The Ontario government is pushing universities and colleges to specialize their curriculums to create a “differentiated post-second- ary education system.”

The proposal, a confidential draft discussion paper dated September 2013 and named “Ontario’s Proposed Differentiation Policy Framework,” was discovered by The Globe and Mail, and obtained by The Eyeopener. In it, the Ontario government outlined its goal for greater “differentiation” between schools to “build on and help focus the well-established strengths of institutions.”

They will try to get schools to align with its “Differentiation Framework” with “appropriate policy levers” which include funding, program approval and spaces for student enrollment. Simply put, “differentiation” means being able to know what school’s strengths are.

Schools including Ryerson are allowed to make the final call on what they will do and whether or not they’ll choose to follow this proposal.

Vice-president of education of Ryerson’s Students’ Union (RSU) Rochelle Lawrence thinks the government should not be making decisions involving students and schools without their involvement.

“Students have less access to courses they want to take,” Lawrence said. “I feel like it’s not beneficial because it’ll hinder students’ choices for the schools they want to go to.”

Lawrence, who is also a social work student at Ryerson, thinks important sectors like community services will be neglected if programs like hers are no longer offered. “They are focusing more on programs that will help rebuild the economy,” she said.
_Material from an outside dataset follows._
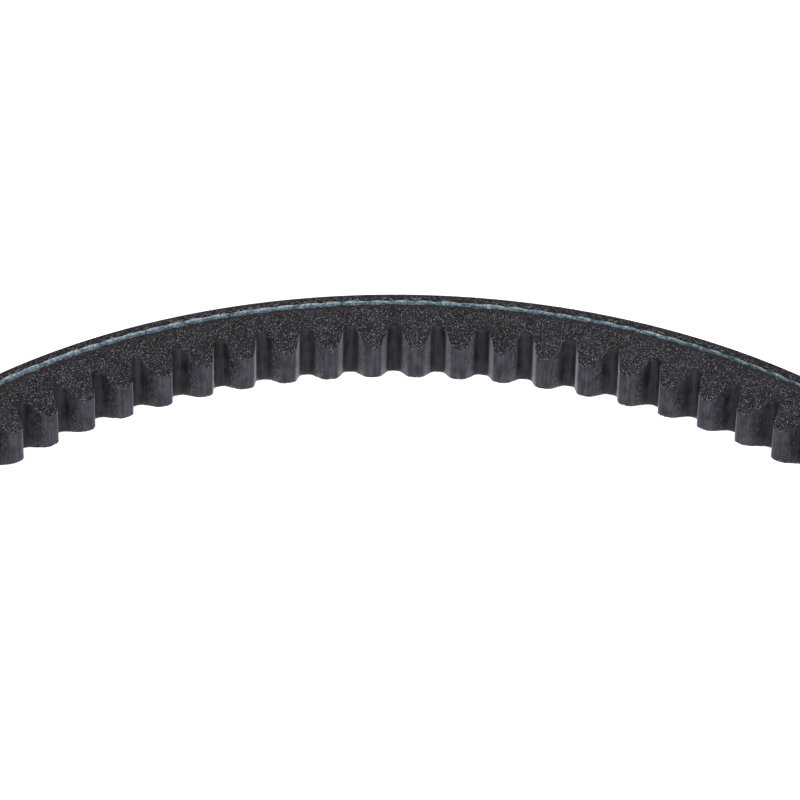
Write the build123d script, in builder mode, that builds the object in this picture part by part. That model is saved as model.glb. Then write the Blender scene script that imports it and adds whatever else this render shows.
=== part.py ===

The document outlines that in order to stimulate the economy, programs with higher employment rates post-graduation should secure the majority of government funding.

Ryerson president Sheldon Levy said the proposed plan does not mean that the school will be eliminating programs.

“I have to make clear that it’s not about letting go of programs,” Levy said. “We are not going to abandon any programs. We are going to make some programs stronger by specializing.”

Levy added that specializing programs would set schools apart in a positive way, similar to how the University of Waterloo is known for its engineering programs.

The draft framework did not clearly state which programs are going onto the chopping block, but it did state that the government would use categories like student satisfaction rate and the percentage of students who are in co-op to decide which programs are safe and which ones will see funding cuts.